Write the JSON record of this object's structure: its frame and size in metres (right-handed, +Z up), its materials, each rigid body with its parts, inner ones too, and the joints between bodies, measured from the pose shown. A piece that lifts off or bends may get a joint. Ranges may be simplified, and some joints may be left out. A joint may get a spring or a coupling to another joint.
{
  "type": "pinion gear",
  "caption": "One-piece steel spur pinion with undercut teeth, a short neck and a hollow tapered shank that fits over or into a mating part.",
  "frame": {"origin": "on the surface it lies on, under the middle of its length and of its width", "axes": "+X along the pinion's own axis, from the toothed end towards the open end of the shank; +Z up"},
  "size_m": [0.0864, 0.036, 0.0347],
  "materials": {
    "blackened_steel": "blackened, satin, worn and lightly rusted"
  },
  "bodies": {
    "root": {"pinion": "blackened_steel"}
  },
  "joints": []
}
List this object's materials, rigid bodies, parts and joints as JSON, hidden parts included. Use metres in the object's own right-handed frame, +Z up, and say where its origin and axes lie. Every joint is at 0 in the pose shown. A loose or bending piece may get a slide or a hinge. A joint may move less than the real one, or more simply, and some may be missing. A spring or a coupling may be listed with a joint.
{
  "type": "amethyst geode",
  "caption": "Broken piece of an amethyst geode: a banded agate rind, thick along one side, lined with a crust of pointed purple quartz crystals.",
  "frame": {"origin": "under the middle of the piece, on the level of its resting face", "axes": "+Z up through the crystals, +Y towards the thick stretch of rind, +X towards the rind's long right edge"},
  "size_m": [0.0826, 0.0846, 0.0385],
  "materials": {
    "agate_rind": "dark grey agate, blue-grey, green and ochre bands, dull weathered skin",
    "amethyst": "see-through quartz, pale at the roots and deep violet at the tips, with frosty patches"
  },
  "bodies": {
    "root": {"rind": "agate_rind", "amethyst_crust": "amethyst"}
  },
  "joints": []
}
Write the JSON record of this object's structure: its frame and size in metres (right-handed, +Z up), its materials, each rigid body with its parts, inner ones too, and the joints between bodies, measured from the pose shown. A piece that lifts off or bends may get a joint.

Given task — Output the lines above verbatim and in full.

Result below —
Write the JSON record of this object's structure: its frame and size in metres (right-handed, +Z up), its materials, each rigid body with its parts, inner ones too, and the joints between bodies, measured from the pose shown. A piece that lifts off or bends may get a joint. Ranges may be simplified, and some joints may be left out. A joint may get a spring or a coupling to another joint.
{
  "type": "pinion gear",
  "caption": "One-piece steel spur pinion with undercut teeth, a short neck and a hollow tapered shank that fits over or into a mating part.",
  "frame": {"origin": "on the surface it lies on, under the middle of its length and of its width", "axes": "+X along the pinion's own axis, from the toothed end towards the open end of the shank; +Z up"},
  "size_m": [0.0864, 0.036, 0.0347],
  "materials": {
    "blackened_steel": "blackened, satin, worn and lightly rusted"
  },
  "bodies": {
    "root": {"pinion": "blackened_steel"}
  },
  "joints": []
}
List this object's materials, rigid bodies, parts and joints as JSON, hidden parts included. Use metres in the object's own right-handed frame, +Z up, and say where its origin and axes lie. Every joint is at 0 in the pose shown. A loose or bending piece may get a slide or a hinge. A joint may move less than the real one, or more simply, and some may be missing. A spring or a coupling may be listed with a joint.
{
  "type": "amethyst geode",
  "caption": "Broken piece of an amethyst geode: a banded agate rind, thick along one side, lined with a crust of pointed purple quartz crystals.",
  "frame": {"origin": "under the middle of the piece, on the level of its resting face", "axes": "+Z up through the crystals, +Y towards the thick stretch of rind, +X towards the rind's long right edge"},
  "size_m": [0.0826, 0.0846, 0.0385],
  "materials": {
    "agate_rind": "dark grey agate, blue-grey, green and ochre bands, dull weathered skin",
    "amethyst": "see-through quartz, pale at the roots and deep violet at the tips, with frosty patches"
  },
  "bodies": {
    "root": {"rind": "agate_rind", "amethyst_crust": "amethyst"}
  },
  "joints": []
}
Write the JSON record of this object's structure: its frame and size in metres (right-handed, +Z up), its materials, each rigid body with its parts, inner ones too, and the joints between bodies, measured from the pose shown. A piece that lifts off or bends may get a joint.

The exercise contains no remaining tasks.